:: Records that describe objects ::
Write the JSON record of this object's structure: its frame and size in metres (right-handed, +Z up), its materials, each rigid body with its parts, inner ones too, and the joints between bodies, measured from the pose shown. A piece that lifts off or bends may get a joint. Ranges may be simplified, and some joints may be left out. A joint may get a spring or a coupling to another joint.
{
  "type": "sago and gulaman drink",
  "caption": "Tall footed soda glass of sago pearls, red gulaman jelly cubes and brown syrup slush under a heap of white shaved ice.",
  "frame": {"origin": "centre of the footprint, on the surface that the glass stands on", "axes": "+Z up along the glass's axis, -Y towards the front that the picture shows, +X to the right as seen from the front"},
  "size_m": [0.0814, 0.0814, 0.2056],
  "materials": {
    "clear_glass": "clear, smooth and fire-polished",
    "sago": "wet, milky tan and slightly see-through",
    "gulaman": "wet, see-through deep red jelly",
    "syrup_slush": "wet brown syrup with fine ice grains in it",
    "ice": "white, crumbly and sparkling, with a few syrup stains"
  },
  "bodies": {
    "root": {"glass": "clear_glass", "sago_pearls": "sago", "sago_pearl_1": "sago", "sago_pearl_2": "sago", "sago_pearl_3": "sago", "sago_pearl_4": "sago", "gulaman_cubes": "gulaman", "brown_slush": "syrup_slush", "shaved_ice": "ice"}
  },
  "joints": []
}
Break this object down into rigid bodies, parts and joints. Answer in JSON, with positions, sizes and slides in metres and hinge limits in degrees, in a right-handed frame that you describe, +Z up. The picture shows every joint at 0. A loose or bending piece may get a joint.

--

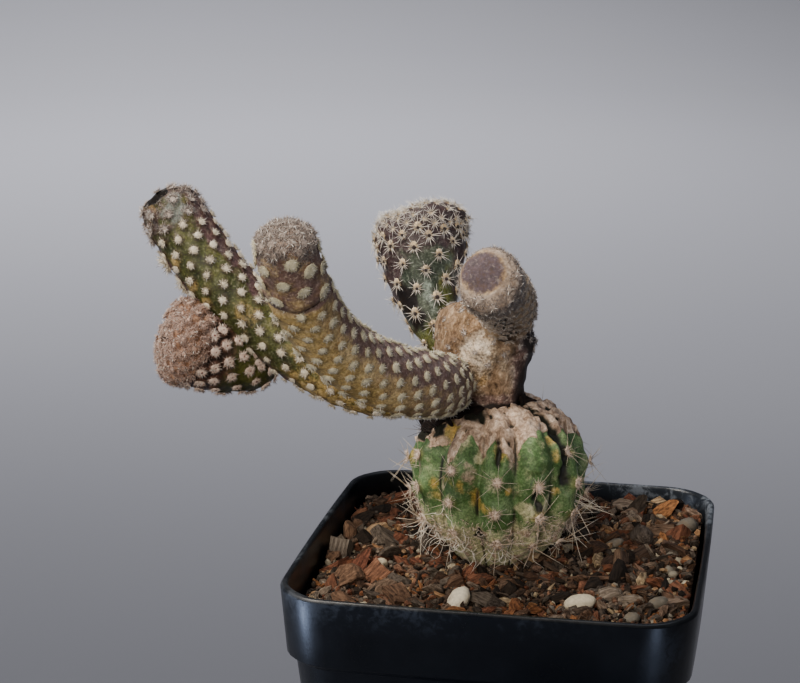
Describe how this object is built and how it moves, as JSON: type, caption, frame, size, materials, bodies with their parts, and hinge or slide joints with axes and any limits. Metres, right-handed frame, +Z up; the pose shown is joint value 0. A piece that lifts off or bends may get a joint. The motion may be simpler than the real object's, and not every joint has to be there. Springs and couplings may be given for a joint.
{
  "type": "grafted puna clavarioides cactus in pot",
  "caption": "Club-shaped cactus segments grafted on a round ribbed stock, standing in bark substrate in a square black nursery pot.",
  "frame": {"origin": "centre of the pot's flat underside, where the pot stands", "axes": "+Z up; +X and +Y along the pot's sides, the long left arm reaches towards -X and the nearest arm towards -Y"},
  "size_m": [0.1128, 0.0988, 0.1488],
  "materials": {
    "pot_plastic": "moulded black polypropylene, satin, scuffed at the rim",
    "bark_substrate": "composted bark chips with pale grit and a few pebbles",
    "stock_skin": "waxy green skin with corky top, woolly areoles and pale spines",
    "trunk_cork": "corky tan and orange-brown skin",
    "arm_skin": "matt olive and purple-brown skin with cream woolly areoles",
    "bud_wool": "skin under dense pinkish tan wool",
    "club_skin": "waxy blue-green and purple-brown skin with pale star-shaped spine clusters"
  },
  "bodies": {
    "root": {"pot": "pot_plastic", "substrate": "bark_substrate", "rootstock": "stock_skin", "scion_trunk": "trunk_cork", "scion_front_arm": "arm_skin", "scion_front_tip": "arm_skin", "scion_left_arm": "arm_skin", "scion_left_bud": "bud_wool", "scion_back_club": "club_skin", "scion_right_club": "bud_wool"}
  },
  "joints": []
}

:: Problem ::
Give back, exactly as written, each line from the one that contains "Write the JSON" through the one that contains "Break this object".

:: Worked answer ::
Write the JSON record of this object's structure: its frame and size in metres (right-handed, +Z up), its materials, each rigid body with its parts, inner ones too, and the joints between bodies, measured from the pose shown. A piece that lifts off or bends may get a joint. Ranges may be simplified, and some joints may be left out. A joint may get a spring or a coupling to another joint.
{
  "type": "sago and gulaman drink",
  "caption": "Tall footed soda glass of sago pearls, red gulaman jelly cubes and brown syrup slush under a heap of white shaved ice.",
  "frame": {"origin": "centre of the footprint, on the surface that the glass stands on", "axes": "+Z up along the glass's axis, -Y towards the front that the picture shows, +X to the right as seen from the front"},
  "size_m": [0.0814, 0.0814, 0.2056],
  "materials": {
    "clear_glass": "clear, smooth and fire-polished",
    "sago": "wet, milky tan and slightly see-through",
    "gulaman": "wet, see-through deep red jelly",
    "syrup_slush": "wet brown syrup with fine ice grains in it",
    "ice": "white, crumbly and sparkling, with a few syrup stains"
  },
  "bodies": {
    "root": {"glass": "clear_glass", "sago_pearls": "sago", "sago_pearl_1": "sago", "sago_pearl_2": "sago", "sago_pearl_3": "sago", "sago_pearl_4": "sago", "gulaman_cubes": "gulaman", "brown_slush": "syrup_slush", "shaved_ice": "ice"}
  },
  "joints": []
}
Break this object down into rigid bodies, parts and joints. Answer in JSON, with positions, sizes and slides in metres and hinge limits in degrees, in a right-handed frame that you describe, +Z up. The picture shows every joint at 0. A loose or bending piece may get a joint.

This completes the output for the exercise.